[Start of GIVEN DATA]
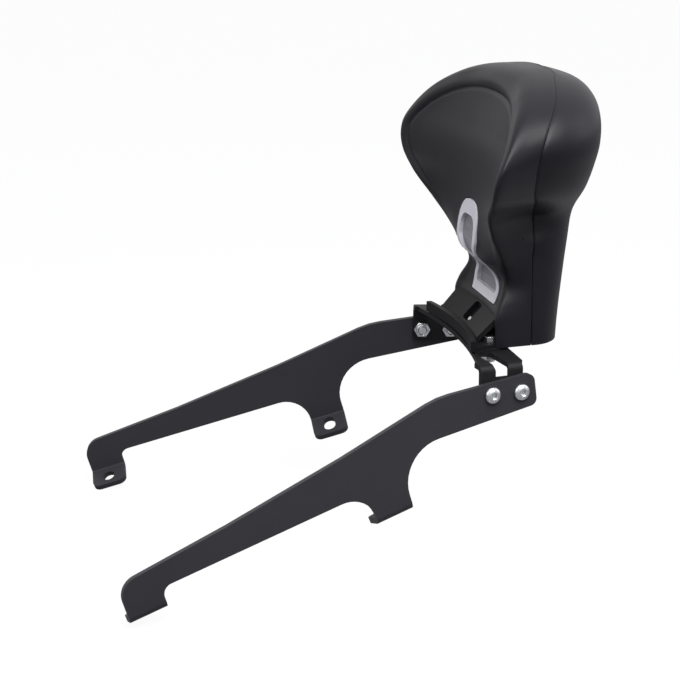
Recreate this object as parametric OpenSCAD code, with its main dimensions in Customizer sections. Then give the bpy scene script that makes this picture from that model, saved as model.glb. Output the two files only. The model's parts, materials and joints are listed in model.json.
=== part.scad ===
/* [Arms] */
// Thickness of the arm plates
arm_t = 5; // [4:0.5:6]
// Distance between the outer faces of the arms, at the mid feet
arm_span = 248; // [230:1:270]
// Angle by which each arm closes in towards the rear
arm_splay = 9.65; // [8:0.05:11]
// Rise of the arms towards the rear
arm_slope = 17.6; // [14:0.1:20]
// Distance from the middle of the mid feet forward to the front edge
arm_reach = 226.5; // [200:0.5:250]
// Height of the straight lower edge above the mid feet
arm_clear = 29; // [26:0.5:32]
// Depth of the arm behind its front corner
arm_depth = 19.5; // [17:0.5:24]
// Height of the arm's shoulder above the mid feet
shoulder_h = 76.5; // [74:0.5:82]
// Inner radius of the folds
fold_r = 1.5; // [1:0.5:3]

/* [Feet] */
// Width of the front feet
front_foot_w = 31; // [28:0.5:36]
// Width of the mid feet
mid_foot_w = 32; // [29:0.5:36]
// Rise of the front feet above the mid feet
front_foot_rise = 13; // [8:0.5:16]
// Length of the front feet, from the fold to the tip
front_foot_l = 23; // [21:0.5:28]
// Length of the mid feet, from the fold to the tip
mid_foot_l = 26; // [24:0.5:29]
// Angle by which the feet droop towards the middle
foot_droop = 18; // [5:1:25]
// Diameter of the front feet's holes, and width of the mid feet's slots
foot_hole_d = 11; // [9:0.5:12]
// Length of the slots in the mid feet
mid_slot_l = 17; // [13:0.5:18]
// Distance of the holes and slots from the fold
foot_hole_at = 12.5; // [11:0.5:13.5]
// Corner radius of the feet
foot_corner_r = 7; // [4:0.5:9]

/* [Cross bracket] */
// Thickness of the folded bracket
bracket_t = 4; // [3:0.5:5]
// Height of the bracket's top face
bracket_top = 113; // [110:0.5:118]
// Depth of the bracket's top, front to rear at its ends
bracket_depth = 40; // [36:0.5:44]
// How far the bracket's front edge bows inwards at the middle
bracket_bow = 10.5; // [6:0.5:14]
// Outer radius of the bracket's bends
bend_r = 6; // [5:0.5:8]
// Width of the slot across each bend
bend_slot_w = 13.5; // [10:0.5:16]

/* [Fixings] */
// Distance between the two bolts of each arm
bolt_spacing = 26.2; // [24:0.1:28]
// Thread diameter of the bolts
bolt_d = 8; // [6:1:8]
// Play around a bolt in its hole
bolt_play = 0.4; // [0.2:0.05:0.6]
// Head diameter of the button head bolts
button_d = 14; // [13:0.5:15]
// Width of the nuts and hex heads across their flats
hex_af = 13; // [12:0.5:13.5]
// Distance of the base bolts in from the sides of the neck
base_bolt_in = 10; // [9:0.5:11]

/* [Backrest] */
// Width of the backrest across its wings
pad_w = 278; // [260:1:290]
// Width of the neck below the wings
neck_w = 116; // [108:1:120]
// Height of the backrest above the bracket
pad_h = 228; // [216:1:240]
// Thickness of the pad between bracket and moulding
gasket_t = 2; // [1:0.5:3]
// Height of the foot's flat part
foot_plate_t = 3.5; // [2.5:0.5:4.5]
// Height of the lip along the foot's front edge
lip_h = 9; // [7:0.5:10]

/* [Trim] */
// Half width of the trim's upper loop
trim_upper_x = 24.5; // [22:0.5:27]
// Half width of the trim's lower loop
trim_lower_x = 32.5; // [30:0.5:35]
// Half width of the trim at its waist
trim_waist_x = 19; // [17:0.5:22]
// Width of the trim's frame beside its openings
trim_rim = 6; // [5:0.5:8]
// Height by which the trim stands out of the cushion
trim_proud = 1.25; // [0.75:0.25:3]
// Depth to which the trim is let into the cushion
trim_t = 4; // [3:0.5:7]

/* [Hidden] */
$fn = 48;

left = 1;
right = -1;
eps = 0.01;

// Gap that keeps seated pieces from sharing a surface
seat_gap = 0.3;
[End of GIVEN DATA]
• **EXERCISE OBJECTIVE**: Your answer should be exactly the lines of the data above, from the first through the line containing "fold_r = 1.5; // [1:0.5:3]".

• **CORRECT RESPONSE**:
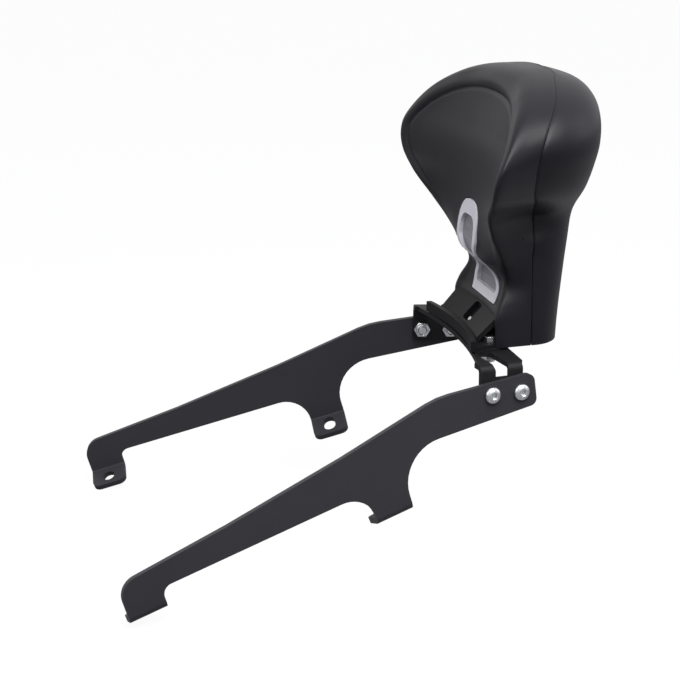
Recreate this object as parametric OpenSCAD code, with its main dimensions in Customizer sections. Then give the bpy scene script that makes this picture from that model, saved as model.glb. Output the two files only. The model's parts, materials and joints are listed in model.json.
=== part.scad ===
/* [Arms] */
// Thickness of the arm plates
arm_t = 5; // [4:0.5:6]
// Distance between the outer faces of the arms, at the mid feet
arm_span = 248; // [230:1:270]
// Angle by which each arm closes in towards the rear
arm_splay = 9.65; // [8:0.05:11]
// Rise of the arms towards the rear
arm_slope = 17.6; // [14:0.1:20]
// Distance from the middle of the mid feet forward to the front edge
arm_reach = 226.5; // [200:0.5:250]
// Height of the straight lower edge above the mid feet
arm_clear = 29; // [26:0.5:32]
// Depth of the arm behind its front corner
arm_depth = 19.5; // [17:0.5:24]
// Height of the arm's shoulder above the mid feet
shoulder_h = 76.5; // [74:0.5:82]
// Inner radius of the folds
fold_r = 1.5; // [1:0.5:3]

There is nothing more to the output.